В русской литературе до Набокова подобный комбинаторный метод начал разрабатывать Г. П. Блок в небольшой книге «Рождение поэта. Повесть о молодости Фета. По неопубликованным материалам» (1924), которая, по мнению О. Ронена, могла повлиять на «Жизнь Чернышевского» (Ronen 1993: 50). Он строит документальное повествование, основанное на переписке и автобиографической прозе трех университетских друзей – Фета, Иринарха Введенского и Аполлона Григорьева, в художественном ключе – расцвечивает портреты действующих лиц, описания мест и событий яркими подробностями, перифразирует и монтирует цитаты (часто раскавыченные) из разных источников, дает иронический авторский комментарий к документальным свидетельствам.
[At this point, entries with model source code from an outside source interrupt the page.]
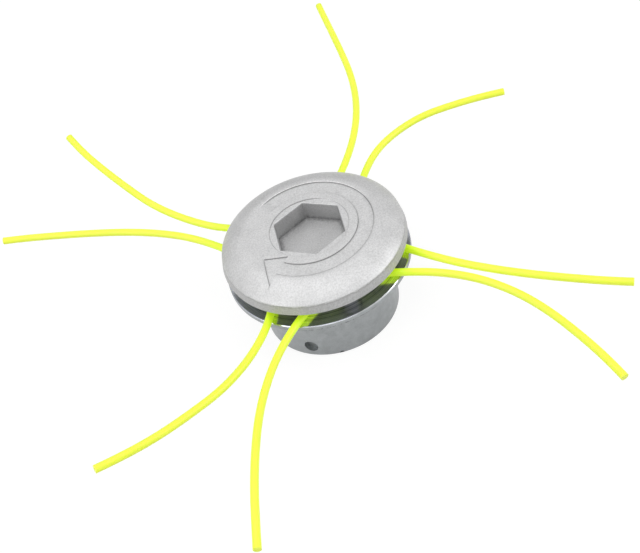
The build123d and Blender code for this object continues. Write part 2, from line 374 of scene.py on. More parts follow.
def cap_painted_shade_and_highlight(place, colour, cap):
    """Paints shade in the hexagon recess, below the rim and in sharp corners, and highlight on lips."""
    height = axes(place)["Z"]
    across = distance_across_flats(place)
    flat = cap.hexagon_width / 2
    inside = spread(across, 1.0, 0.0, flat + 0.05 * MM, flat + 0.3 * MM)
    deep = spread(height, 1.0, 0.0, CAP_TOP - 1.2 * MM, CAP_TOP - 0.6 * MM)
    recess = times(inside, deep)
    below_rim = spread(height, 1.0, 0.0, UNDERSIDE, UNDERSIDE + 0.2 * MM)
    wall = spread(across, 0.0, 1.0, flat - 0.2 * MM, flat - 0.05 * MM)
    # Distance from the recess's foot, along the floor plus up the wall, made ragged by noise, for a band
    # of painted shade at the foot
    along_floor = minus(flat, across)
    up_wall = minus(height, CAP_TOP - cap.hexagon_depth)
    ragged = spread(grain(place, 1.2 * MM), -0.5 * MM, 0.5 * MM)
    foot = spread(plus(along_floor, up_wall, ragged), 1.0, 0.0, 0.2 * MM, 1.6 * MM)
    # The attribute is 1 for painted shade in sharp corners, and -1 for a painted highlight on lips
    painted_shading = add_node(place.id_data, "Attribute", attribute_name="painted_shading").outputs["Fac"]
    # Painted shade on the recess, its walls and foot, below the rim and in corners, and painted
    # highlight on lips
    return tinted(
        colour, (recess, 0.85), (below_rim, 0.6), (times(wall, recess), 0.68),
        (times(foot, recess), 0.62), (painted_shading, 0.42), (times(painted_shading, -1.0), 1.4),
    )


def rim_shade_and_streaks(place, colour, cap):
    """Paints shade on the rim's side all round, deepest along its ragged upper edge, with streaks of
    uneven tone.
    """
    height = axes(place)["Z"]
    side = spread(plan_radius(place), 0.0, 1.0,
                  cap.edge_radius - 0.2 * MM, cap.edge_radius - 0.05 * MM)
    wander = spread(grain(place, 3.0 * MM), -0.35 * MM, 0.35 * MM)
    below_edge = minus(EDGE_HEIGHT - 0.3 * MM, plus(height, wander))
    shaded_side = times(side, spread(below_edge, 0.0, 1.0, 0.0, 0.15 * MM))
    under_edge_shade = times(shaded_side, spread(below_edge, 1.0, 0.0, 0.4 * MM, 0.7 * MM))
    # The streaks run along the rim: noise that changes slowly sideways
    stretched = vector_math("MULTIPLY", place, (0.15, 0.15, 1.0))
    streaks = times(shaded_side, spread(grain(stretched, 0.7 * MM), 0.0, 1.0))
    # Painted shade over the rim's side and along its upper edge, with streaks
    return tinted(colour, (shaded_side, 0.88), (under_edge_shade, 0.85), (streaks, 0.9))


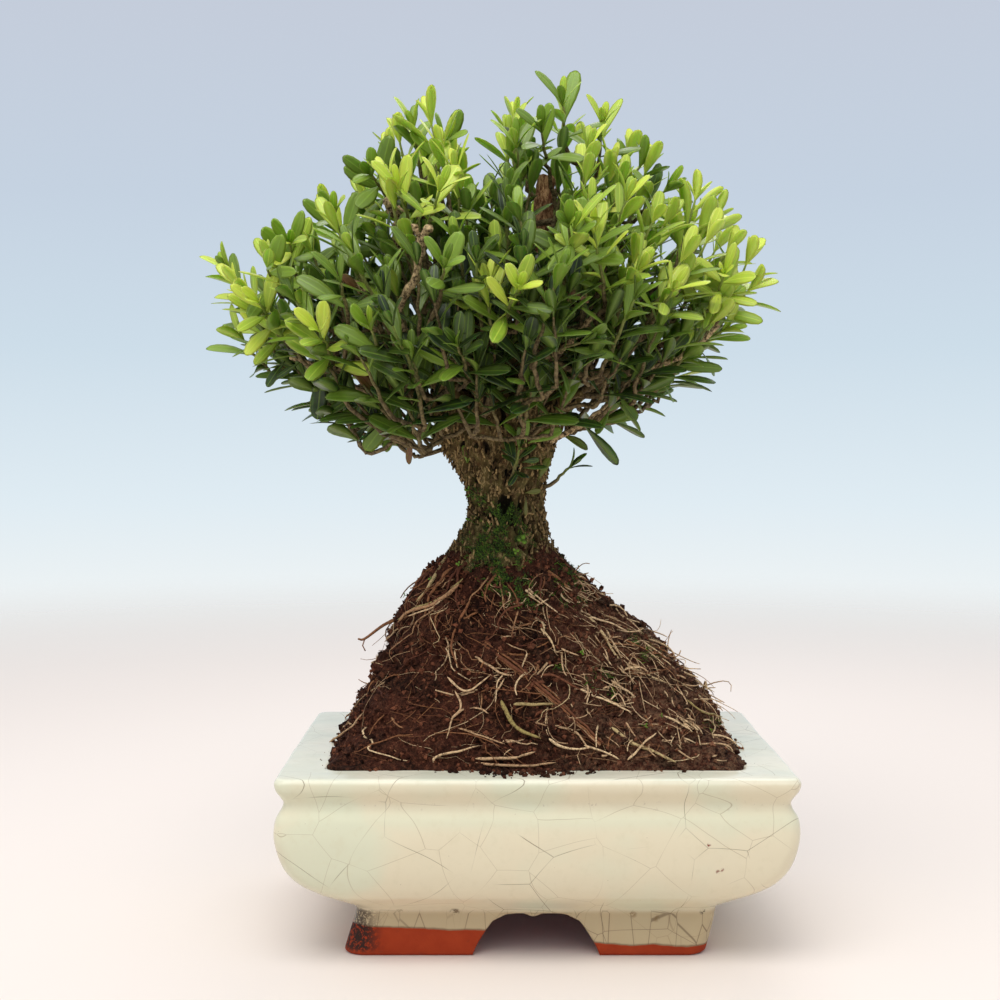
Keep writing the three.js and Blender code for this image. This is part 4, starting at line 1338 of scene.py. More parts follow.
def roots_mesh():
    soup = Soup()
    for thick, tone, lift, pixels in PHOTO_ROOTS:
        places = [on_mound(pixel, 2.4 + 0.4 * thick) for pixel in pixels]
        line = spline(places, 6 * len(places))
        line[:, 1] -= lift * np.linspace(0, 1, len(line)) ** 2
        line += 0.35 * wobble(line, 6, 9.0)
        share = np.linspace(0, 1, len(line))
        ends = np.clip(9 * np.minimum(share + 0.03, 1.03 - share), 0.3, 1)
        knots = 1 + 0.18 * fractal(line, 3, 2) + 0.12 * fractal(line, 1.2, 2)
        points, faces = tube(line, 0.85 * thick * (1 - 0.4 * share) * ends * knots, 8)
        soup.add(points, faces, tone=tone)
    pixels, thick = MAIN_ROOT
    middle = spline([on_mound(pixel, 3.2) for pixel in pixels], 34)
    ahead = unit(np.gradient(middle, axis=0))
    upward = unit(np.cross(ahead, np.cross([0, -0.8, 0.6], ahead)))
    for strand in range(7):
        turns = strand / 7 * FULL_TURN + np.linspace(0, 2.2, 34) + 0.5 * RANDOM.rand()
        off = np.cos(turns)[:, None] * np.cross(ahead, upward) + np.sin(turns)[:, None] * upward
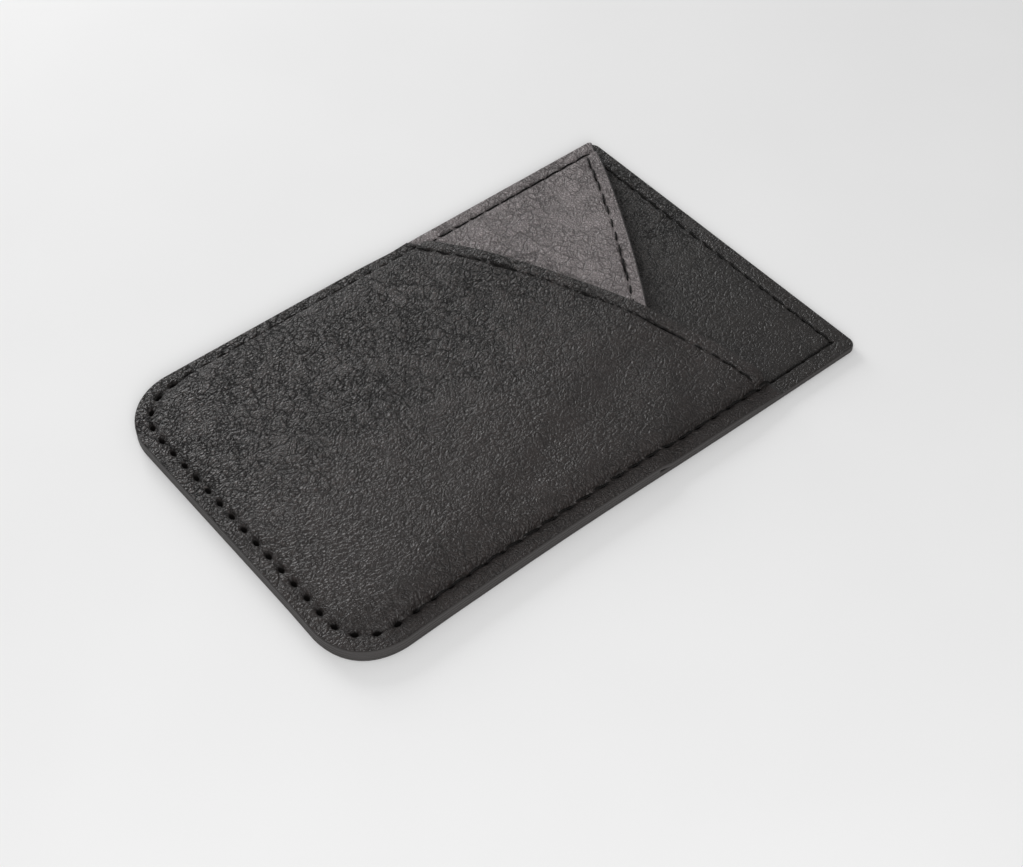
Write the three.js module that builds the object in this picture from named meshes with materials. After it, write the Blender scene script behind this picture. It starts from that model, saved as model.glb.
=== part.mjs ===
// A card holder that sticks to the back of a phone, in millimetres.
// Its sticky face is z = 0, +Y runs towards the open end and +Z points away from the phone.
import * as THREE from 'three';

// Outline
const WIDTH = 62;
const LENGTH = 95.8;
const BOTTOM_CORNER = 10;
const TOP_CORNER = 1.6;
const ADHESIVE_INSET = 1.2;

// Layers, from the phone outwards
const ADHESIVE_THICKNESS = 0.2;
const BACK_THICKNESS = 0.5;
const FACING_THICKNESS = 0.55;
const MIDDLE_THICKNESS = 0.55;
const FRONT_THICKNESS = 0.6;
const FRONT_PADDING = 0.25;

// What the pockets are cut for: a card behind the middle panel, a folded note behind the front panel
const CARD = { width: 54, length: 85.6, thickness: 0.8, corner: 3.2, play: 0.1, belowTop: 0.1 };
const NOTE = { width: 33, thickness: 0.45, tilt: 18, centre: -1.35, slope: 6, play: 0.3 };

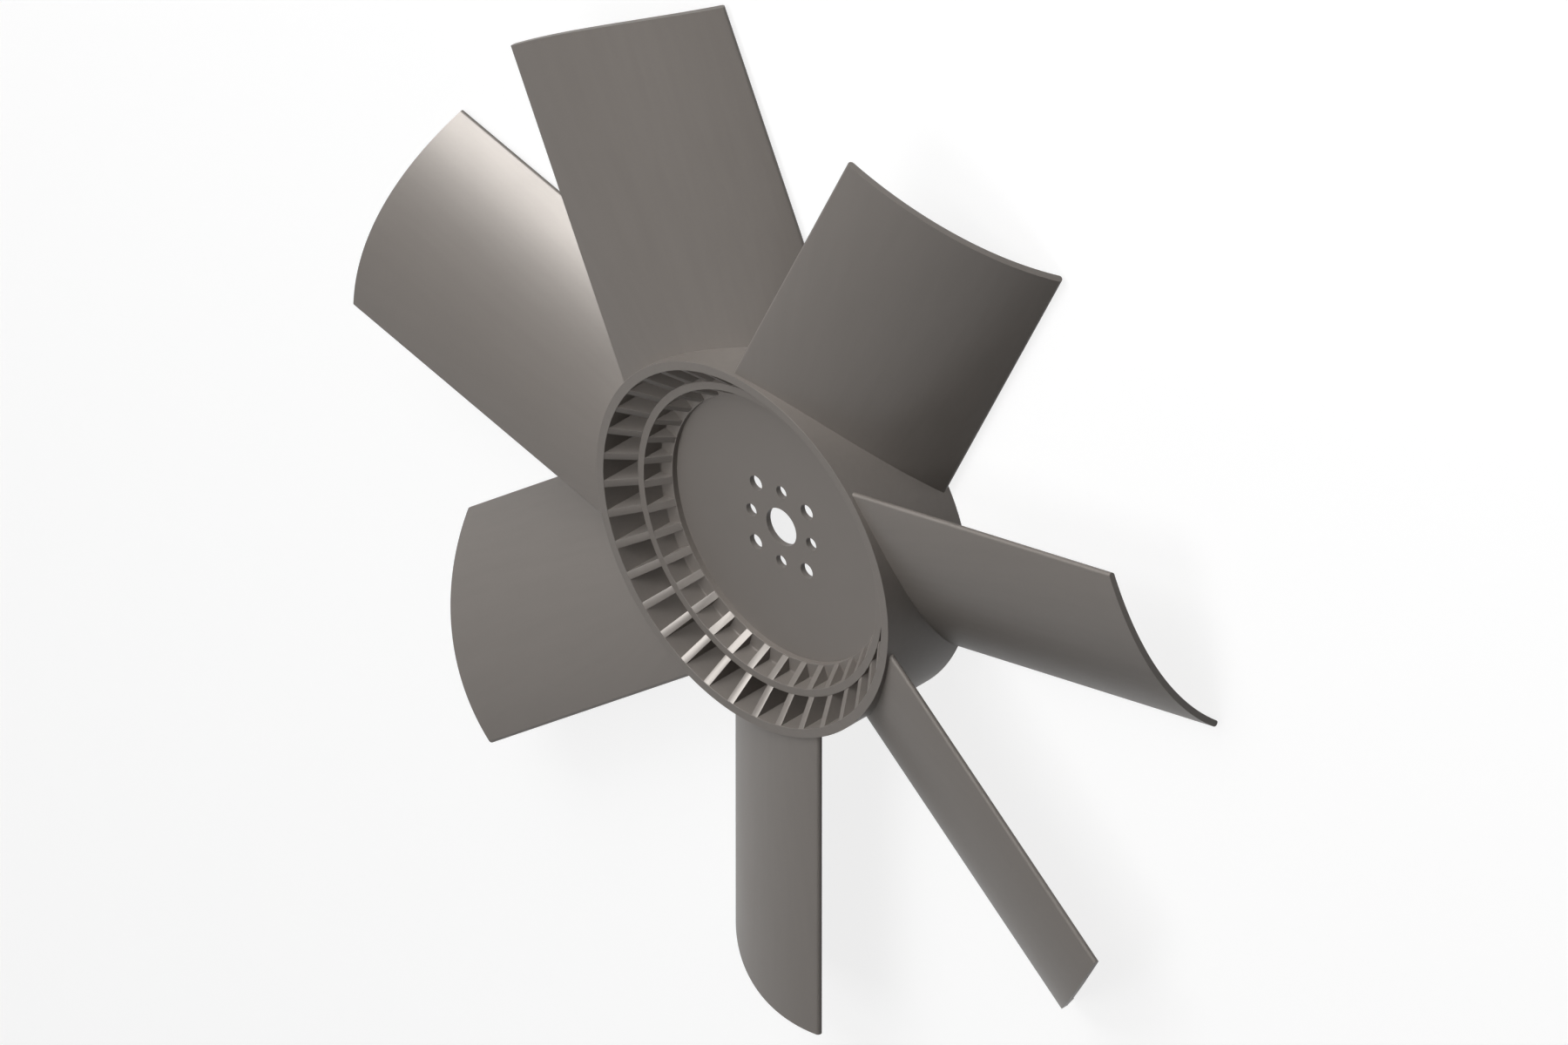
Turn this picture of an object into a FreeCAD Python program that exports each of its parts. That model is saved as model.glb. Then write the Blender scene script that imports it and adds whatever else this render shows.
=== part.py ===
"""Axial fan impeller: a ribbed hub with seven cambered blades, moulded round a steel centre plate.

All lengths are in millimetres. The origin is the centre of the pilot bore on the front face of
the plate, +Z is the axis of the fan towards its ribbed front, and one blade points to -Y.
"""
import FreeCAD
import Part
import Sketcher
import math
import os

doc = FreeCAD.newDocument("AxialFanImpeller")

# Driving dimensions. Each can be set by itself.
sizes = {
    # Overall
    "tip_diameter": 660.0,
    "hub_diameter": 244.5,
    "hub_depth": 68.7,
    "front_rim_height": 33.1,
    # Walls and pockets of the hub, from the outside inwards
    "rim_wall": 6.0,
    "outer_pocket_width": 14.0,
    "ring_wall": 5.0,
    "inner_pocket_width": 9.75,
    "ring_height": 14.3,
    # Ribs, which cross both rows of pockets and fall from the rim to the edge of the recess
    "rib_count": 36,
    "rib_thickness": 4.9,
    "rib_foot_land": 0.3,
    # Covers of the web, which hold the edge of the plate from both sides
    "front_cover": 3.8,
    "rear_cover": 2.7,
    # Blades. The chord joins the centres of the two round edges, and the camber is the rise of the
    # middle line above it. The lag is how far the middle of the chord lies behind the blade's radius.
    "blade_count": 7,
    "blade_thickness": 4.0,
    "blade_chord": 139.2,
    "blade_camber": 15.4,
    "blade_stagger": 25.4,
    "blade_lag": 2.9,
    # Centre plate, with a pilot bore and two rings of bolt holes
    "plate_thickness": 3.6,
    "plate_capture": 12.5,
    "plate_clearance": 0.1,
    "bore_diameter": 25.0,
    "bolt_count": 4,
    "wide_bolt_circle": 60.0,
    "wide_bolt_hole": 10.0,
    "narrow_bolt_circle": 50.0,
    "narrow_bolt_hole": 8.4,
    # Slots in the held edge of the plate, which keys of the moulding fill so that it can't slip
    "key_count": 6,
    "key_slot_width": 12.0,
    "key_slot_depth": 6.0,
}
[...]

Любопытно, что среди эпизодических персонажей «Рождения поэта» появляется молодой Чернышевский, охарактеризованный как «рыжеволосый юноша с крикливым, тонким голосом, заядлый спорщик» (Блок 1924: 89). У Набокова тоже отмечены рыжеватые/с рыжинкой волосы Чернышевского и его тонкий, «пискливый» голос (см.: [4–2], [4–66], [4–245], [4–249], [4–252], [4–479]).